Based on a growing number of human-bear conflicts, the new order is aimed at promoting the safety of forest visitors by minimizing those incidents, which have increased in recent years due to the expansion of grizzly bears outside the grizzly bear recovery area and a growing number of conflicts with both black and grizzly bears across the region.
The order requires that food and other attractants be properly stored or hung so that they are not available to bears.
The original 1990 order basically covered the grizzly bear recovery area. The new order will expand food storage requirements only to those areas of the forests where grizzly bears are currently known to exist or may reasonably be expected to occur and considers recognizable geographic features to help forest users comply with the order.
On the Bridger-Teton National Forest, the original order covered the area north of the Spread Creek-Gros Ventre Divide. The new order will cover all of the Jackson and Buffalo Ranger Districts, the northern half of the Pinedale Ranger District, and the northern portion of the Big Piney Ranger District.
The new order will not cover the southern portion of the Wind River Range on the Pinedale Ranger District, the entire Wyoming and Salt River Ranges on the Greys River and Kemmerer Ranger Districts, or the southern portion of the Big Piney Ranger District.
Efforts to expand the food storage order began in the fall of 2001. Through meetings with the public, elected officials and others, the forests found that some people were concerned about the difficulty in complying with the order and that the requirements in the order were unclear.
In response to those comments and concerns and to make it easier for the public to understand and comply with the food storage order and to relate to actual conditions on the ground, a number of changes were made and incorporated into the new order.
The Pinedale District of the Bridger-Teton has had a voluntary sanitation/food storage program in place for about 10 years, recognizing the frequent black bear and human conflicts that have occurred in developed campgrounds and resort areas.
Since a critical component of food storage is helping people learn how to live and recreate safely in bear country, the initial focus of the new order will be on education, not on writing tickets for violations.
Although the food storage order has proven effective in minimizing human-bear encounters in the areas currently covered by the order, problems are arising outside those areas.
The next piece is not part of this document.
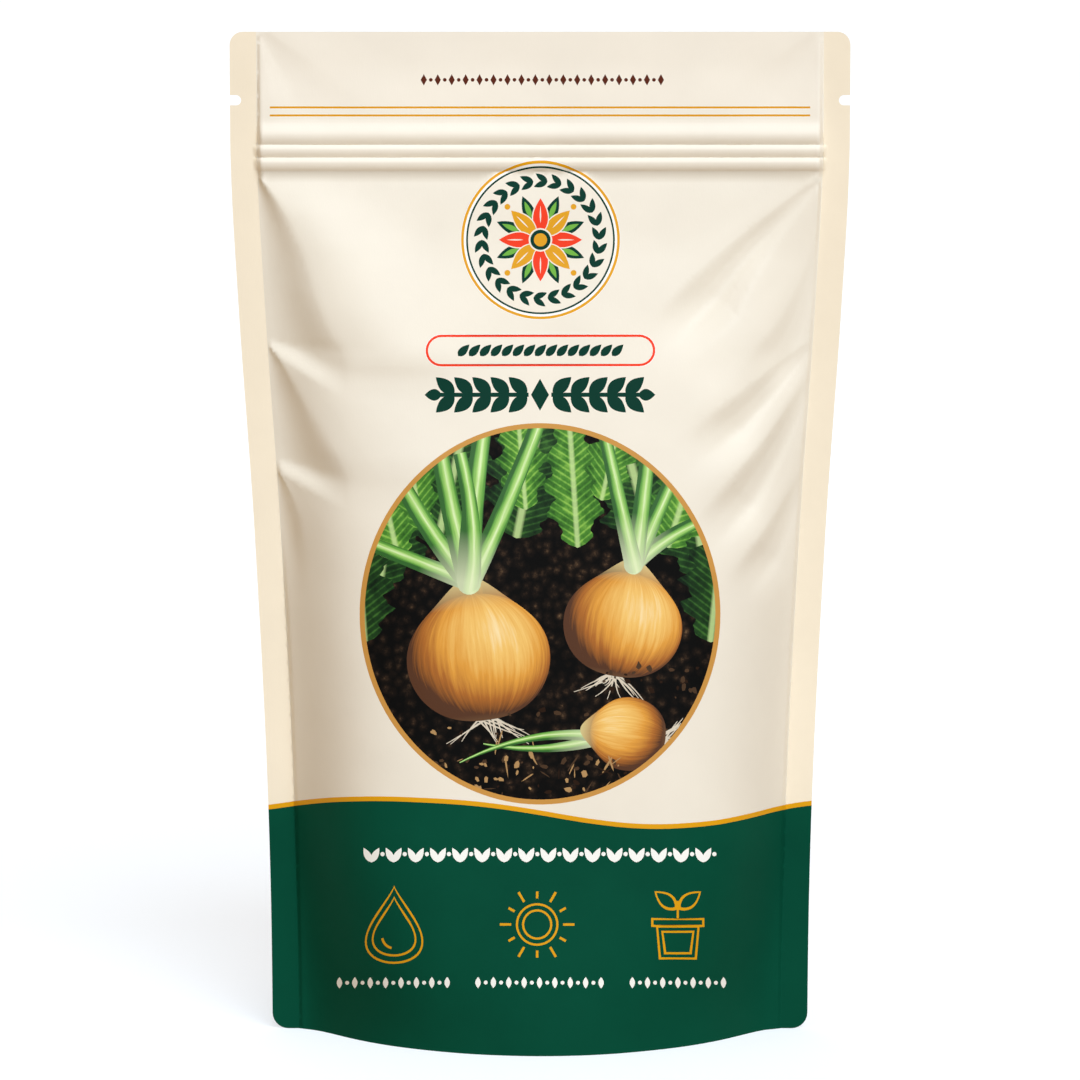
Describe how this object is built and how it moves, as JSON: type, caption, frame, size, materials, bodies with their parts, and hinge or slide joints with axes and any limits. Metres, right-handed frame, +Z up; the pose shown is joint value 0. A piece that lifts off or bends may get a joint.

Information and educational efforts have proven effective where the food storage order has been in effect the past 13 years. These included a variety of brochures, news articles, signage, bear workshops, personal contacts, fireside talks and presentations to schools, community groups, professional organizations and others.
The forests have installed equipment in campgrounds and the backcountry including bear-resistant food storage boxes, garbage containers and hanging poles. Bearproof equipment such as panniers and backpacker tubes also are available for loan from Forest Service district offices.